__AIM__. Where a line of the material contains the string "three", copy that line.

__INPUT DATA__.

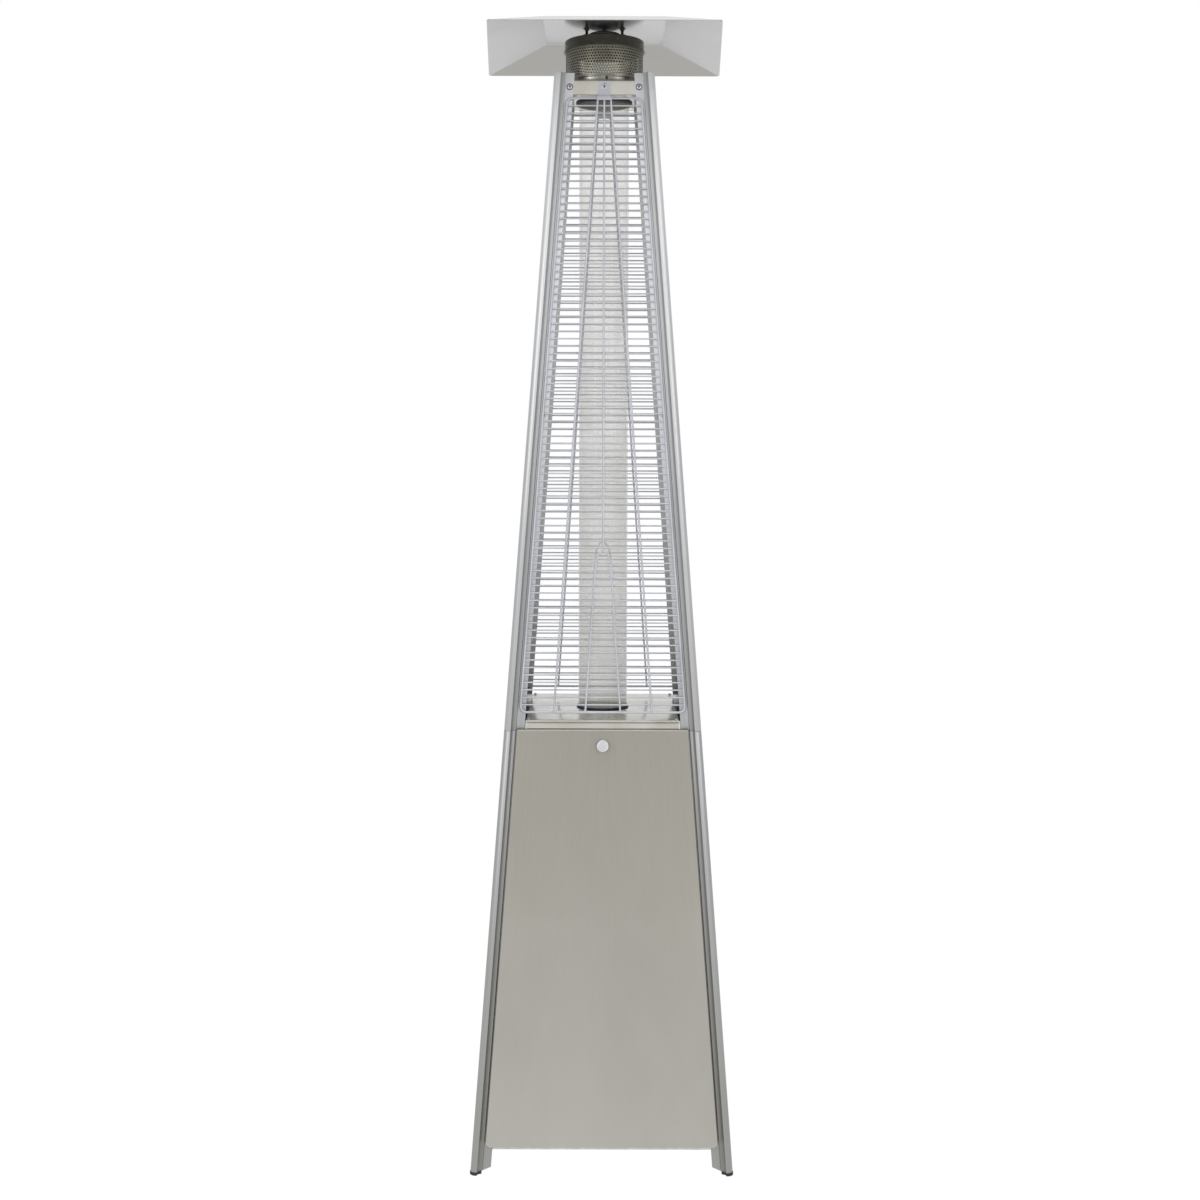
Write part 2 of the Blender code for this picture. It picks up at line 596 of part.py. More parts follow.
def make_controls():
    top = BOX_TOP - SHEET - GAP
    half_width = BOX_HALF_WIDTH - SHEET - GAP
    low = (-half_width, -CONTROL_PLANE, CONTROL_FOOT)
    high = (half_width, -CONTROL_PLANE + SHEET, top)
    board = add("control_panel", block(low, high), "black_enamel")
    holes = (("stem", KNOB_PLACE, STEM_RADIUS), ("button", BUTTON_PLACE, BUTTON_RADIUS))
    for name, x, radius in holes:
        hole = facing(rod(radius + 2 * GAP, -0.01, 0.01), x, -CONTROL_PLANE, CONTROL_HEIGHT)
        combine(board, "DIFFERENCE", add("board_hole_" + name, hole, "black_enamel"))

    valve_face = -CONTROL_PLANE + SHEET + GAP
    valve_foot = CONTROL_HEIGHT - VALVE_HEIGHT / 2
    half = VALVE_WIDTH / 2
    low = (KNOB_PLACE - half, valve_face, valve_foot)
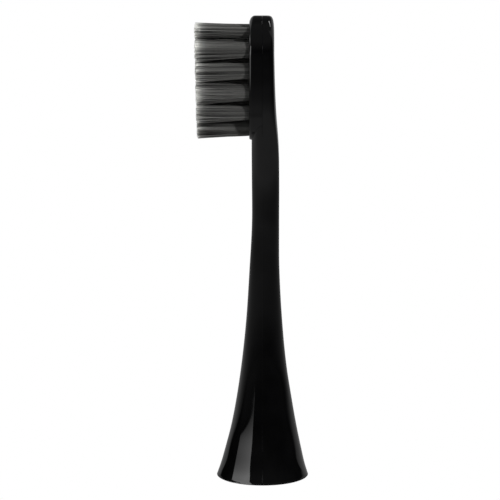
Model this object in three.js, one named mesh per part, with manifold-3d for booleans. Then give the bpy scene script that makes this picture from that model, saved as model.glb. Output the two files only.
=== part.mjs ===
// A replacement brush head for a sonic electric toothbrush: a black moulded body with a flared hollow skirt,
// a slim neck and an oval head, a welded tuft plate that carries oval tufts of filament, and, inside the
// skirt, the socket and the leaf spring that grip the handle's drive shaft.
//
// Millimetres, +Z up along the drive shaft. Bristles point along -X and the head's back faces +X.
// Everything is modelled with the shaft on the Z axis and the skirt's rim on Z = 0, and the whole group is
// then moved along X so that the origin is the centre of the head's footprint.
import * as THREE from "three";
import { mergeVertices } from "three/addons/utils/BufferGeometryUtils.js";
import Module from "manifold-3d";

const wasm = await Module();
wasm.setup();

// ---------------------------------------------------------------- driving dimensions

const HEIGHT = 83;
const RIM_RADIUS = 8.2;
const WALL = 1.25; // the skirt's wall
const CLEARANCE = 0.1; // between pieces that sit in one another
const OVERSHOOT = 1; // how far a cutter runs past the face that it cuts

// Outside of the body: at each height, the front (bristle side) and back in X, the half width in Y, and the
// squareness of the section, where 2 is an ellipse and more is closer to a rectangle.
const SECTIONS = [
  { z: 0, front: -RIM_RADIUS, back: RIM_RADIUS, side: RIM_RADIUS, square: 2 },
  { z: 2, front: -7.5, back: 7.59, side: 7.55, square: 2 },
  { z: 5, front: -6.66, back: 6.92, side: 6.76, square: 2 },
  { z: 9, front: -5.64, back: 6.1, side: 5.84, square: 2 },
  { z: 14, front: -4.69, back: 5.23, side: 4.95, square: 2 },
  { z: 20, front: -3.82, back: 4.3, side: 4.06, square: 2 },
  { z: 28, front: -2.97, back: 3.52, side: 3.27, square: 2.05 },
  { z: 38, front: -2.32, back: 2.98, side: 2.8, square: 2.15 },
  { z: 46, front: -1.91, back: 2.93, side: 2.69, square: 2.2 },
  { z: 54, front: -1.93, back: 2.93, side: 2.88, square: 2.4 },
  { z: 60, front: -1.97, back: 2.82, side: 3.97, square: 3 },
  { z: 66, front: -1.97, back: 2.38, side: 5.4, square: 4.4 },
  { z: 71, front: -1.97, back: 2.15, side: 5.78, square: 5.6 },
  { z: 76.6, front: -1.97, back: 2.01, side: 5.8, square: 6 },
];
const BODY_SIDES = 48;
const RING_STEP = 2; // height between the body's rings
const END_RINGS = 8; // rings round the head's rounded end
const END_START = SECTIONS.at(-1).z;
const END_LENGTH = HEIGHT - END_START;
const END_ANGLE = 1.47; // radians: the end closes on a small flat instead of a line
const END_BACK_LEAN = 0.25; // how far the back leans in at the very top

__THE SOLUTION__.
Model this object in three.js, one named mesh per part, with manifold-3d for booleans. Then give the bpy scene script that makes this picture from that model, saved as model.glb. Output the two files only.
import * as THREE from "three";
import { mergeVertices } from "three/addons/utils/BufferGeometryUtils.js";